A more sensible approach would have been to (re-)present the argument given in those works -- on its own merit -- and then give the papers credit for thinking of it.

Not that it's impossible, but his explanation seems to be more intended as a Chewbacca argument (overwhelm the reader with input until they throw up their hands and "let the Wookiee win") than a sincere objection.

Also: is Theoretical and Applied Climatology (the source of the first of the two articles, Paltridge 2009) a reputable journal? I couldn't find anything about it in Wikipedia. Its official web site appears to be here:

http://www.springerlink.com/content/101580/

...but the page numbering for 2009 (January is pp 1-221, March is 223-422) is not consistent with the page numbers given in the citation for the article (pp 1434-87).

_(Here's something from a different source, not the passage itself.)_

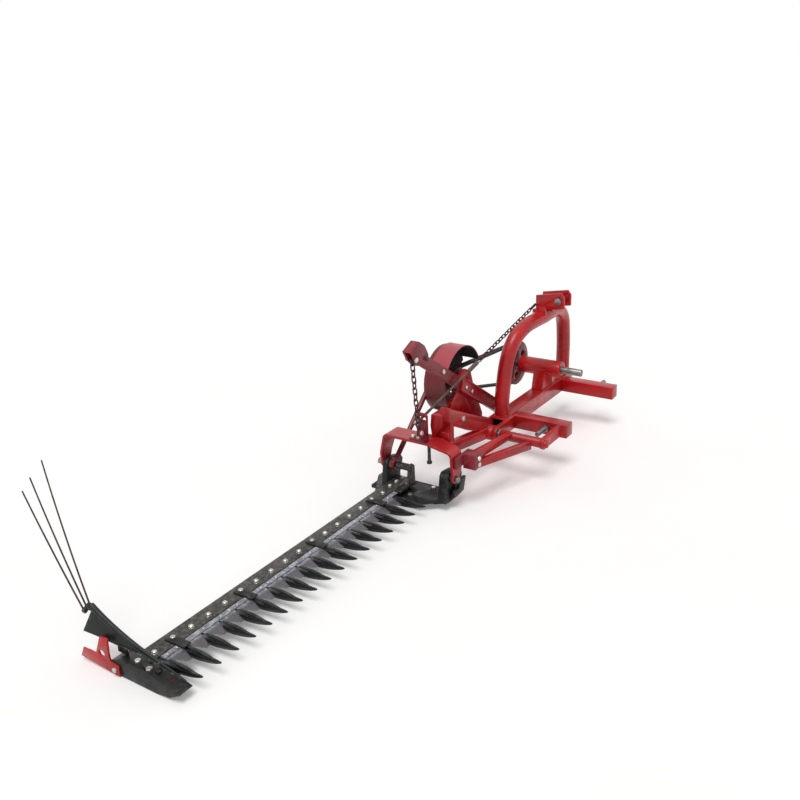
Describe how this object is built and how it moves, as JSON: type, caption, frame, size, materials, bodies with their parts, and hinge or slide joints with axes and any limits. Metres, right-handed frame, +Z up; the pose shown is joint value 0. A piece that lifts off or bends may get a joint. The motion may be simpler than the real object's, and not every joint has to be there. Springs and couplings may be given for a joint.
{
  "type": "sickle bar mower",
  "caption": "Belt driven side-mounted sickle bar mower on a bent-tube three-point headstock, with folding bar, reciprocating knife, lift lever and swath board.",
  "frame": {"origin": "hitch centre, midway between the two lower hitch pins and level with them, 50 mm in front of them", "axes": "+X out along the cutter bar to the machine's right, +Y forward in the direction of travel, +Z up"},
  "size_m": [2.67, 0.9022, 0.72],
  "materials": {
    "red_paint": "glossy red enamel, weathered",
    "dark_red_paint": "dark red enamel",
    "black_casting": "black paint on forged and cast iron",
    "bright_steel": "zinc plated",
    "knife_steel": "ground blade steel",
    "chain_steel": "oiled dark chain steel",
    "belt_rubber": "matt belt rubber",
    "spring_steel": "rusty brown spring rod"
  },
  "bodies": {
    "frame": {"cross_beam": "red_paint", "front_arm_right": "red_paint", "front_arm_left": "red_paint", "lower_hitch_pin_right": "bright_steel", "lower_hitch_pin_left": "bright_steel", "headstock_tube": "red_paint", "top_link_bracket": "red_paint", "top_link_pin": "bright_steel", "input_housing": "red_paint", "drive_carrier": "red_paint", "belt_guard": "red_paint", "v_belt_1": "belt_rubber", "v_belt_2": "belt_rubber", "arm_hinge_pin": "bright_steel", "lever_pin": "bright_steel"},
    "input": {"input_shaft": "bright_steel", "input_pulley": "dark_red_paint"},
    "flywheel": {"flywheel": "dark_red_paint", "driven_pulley": "dark_red_paint"},
    "lever": {"lift_lever": "red_paint", "lever_channel": "red_paint"},
    "lift_chain": {"lift_chain": "chain_steel"},
    "sheave": {"chain_sheave": "black_casting"},
    "stay": {"stay_chain": "chain_steel", "stay_rod": "bright_steel"},
    "arm": {"yoke": "red_paint", "stop_bolt": "bright_steel", "chain_anchor": "red_paint", "stay_lug": "red_paint", "front_boss": "red_paint", "swing_arm": "red_paint", "cross_tube": "red_paint", "drag_brace": "red_paint"},
    "bar": {"cutter_bar": "black_casting", "guard_outer": "black_casting", "guard_double_1": "black_casting", "guard_double_2": "black_casting", "guard_double_3": "black_casting", "guard_double_4": "black_casting", "guard_double_5": "black_casting", "guard_double_6": "black_casting", "guard_double_7": "black_casting", "guard_double_8": "black_casting", "hold_down_clip_0": "black_casting", "hold_down_clip_1": "black_casting", "hold_down_clip_2": "black_casting", "hold_down_clip_3": "black_casting", "inner_shoe": "black_casting", "hinge_pin_rear": "bright_steel", "hinge_pin_front": "bright_steel", "outer_shoe": "black_casting", "skid_bracket": "red_paint", "swath_post": "black_casting"},
    "knife": {"knife_sections": "knife_steel", "knife_back": "knife_steel", "knife_head": "knife_steel"},
    "pitman": {"pitman": "dark_red_paint"},
    "swath": {"swath_board": "black_casting", "swath_rods": "spring_steel"}
  },
  "joints": [
    {"name": "flywheel_spin", "type": "hinge", "parent": "frame", "child": "flywheel", "pos_m": [0.48, -0.45, 0.23], "axis": [0, 1, 0], "continuous": true},
    {"name": "input_spin", "type": "hinge", "parent": "frame", "child": "input", "pos_m": [-0.09, -0.4, 0.135], "axis": [0, 1, 0], "continuous": true},
    {"name": "arm_lift", "type": "hinge", "parent": "frame", "child": "arm", "pos_m": [0.45, -0.25, 0], "axis": [0, -1, 0], "range_deg": [-3, 12]},
    {"name": "lever_lift", "type": "hinge", "parent": "frame", "child": "lever", "pos_m": [0.195, -0.33, 0.002], "axis": [0, -1, 0], "range_deg": [-2, 7.7]},
    {"name": "chain_swing", "type": "hinge", "parent": "lever", "child": "lift_chain", "pos_m": [0.93828, -0.3122, 0.46971], "axis": [0, -1, 0], "range_deg": [-3, 1]},
    {"name": "stay_swing", "type": "hinge", "parent": "frame", "child": "stay", "pos_m": [0.03, -0.2339, 0.475], "axis": [0, -1, 0], "range_deg": [-1.2, 4.4]},
    {"name": "sheave_spin", "type": "hinge", "parent": "lever", "child": "sheave", "pos_m": [0.868, -0.31, 0.456], "axis": [0, 1, 0], "continuous": true},
    {"name": "bar_fold", "type": "hinge", "parent": "arm", "child": "bar", "pos_m": [0.85, -0.37, -0.043], "axis": [0, -1, 0], "range_deg": [-8, 80]},
    {"name": "knife_slide", "type": "slide", "parent": "bar", "child": "knife", "axis": [1, 0, 0], "range_m": [-0.0381, 0.0381]},
    {"name": "pitman_swing", "type": "hinge", "parent": "knife", "child": "pitman", "pos_m": [0.85, -0.48, -0.043], "axis": [0, -1, 0], "range_deg": [-81, 9]},
    {"name": "swath_swing", "type": "hinge", "parent": "bar", "child": "swath", "pos_m": [2.26, -0.372, -0.1172], "axis": [-1, 0, 0], "range_deg": [0, 7]}
  ],
  "couplings": [
    {"joint": "input_spin", "follows": "flywheel_spin", "ratio": 0.4716},
    {"joint": "lever_lift", "follows": "arm_lift", "ratio": 0.629},
    {"joint": "chain_swing", "follows": "arm_lift", "ratio": -0.2279},
    {"joint": "stay_swing", "follows": "arm_lift", "ratio": 0.3456},
    {"joint": "pitman_swing", "follows": "bar_fold", "ratio": -1}
  ]
}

Strike Two. (A little digging: It seems to be in the October issue, pages 351-359: http://www.springerlink.com/content/m7674162066g/?sortorder=asc&p_o=10 Content currently subscriber-only, so I can't check it out in more detail.)

3. The most reliable sets of global temperature data we have, using satellite microwave sounding units, show no appreciable temperature increases during the critical period 1978-1997, just when the surface station data show a pronounced rise (see Section 2.4). Satellite data after 1998 is also inconsistent with the GHG/CO2/AGW hypothesis.

Section 2.4 does not seem to explain why 1978-1997 is a critical period, nor does it give any sources for the surface temperature data or the satellite data which supposedly contradicts it; his sole source for these claims would seem to be a paper by fellow GW-denialst Don Easterbrook.

The statement about "no appreciable temperature increases... 1978-1997" does not appear to be meaningful; there were a couple of significant swings during that fairly short time period, but the larger data still shows a clear upward trend. See this graph:

http://www.globalwarmingart.com/wiki/File:Satellite_Temperatures_png

The 1998 claim is addressed here:

http://scienceblogs.com/illconsidered/2006/04/warming-stopped-in-1998.php

Strike Three. OUT.

Just glancing through subsequent paragraphs, this claim jumped out at me: "The idea that warming temperatures will cause Greenland to rapidly shed its ice has been greatly diminished by new results indicating little evidence for the operation of such processes."

Umm... wrong?

2009-09-24 NASA Ice Satellite Maps Profound Polar Thinning

Somewhat earlier, but more Greenland-specific:

http://www.nasa.gov/home/hqnews/2006/feb/HQ_06066_Greenland_ice_melting.html

Just on the basis of that statement alone, I would have to presume that this guy is willfully ignorant of what's going on around him, much less the fine details of climate science.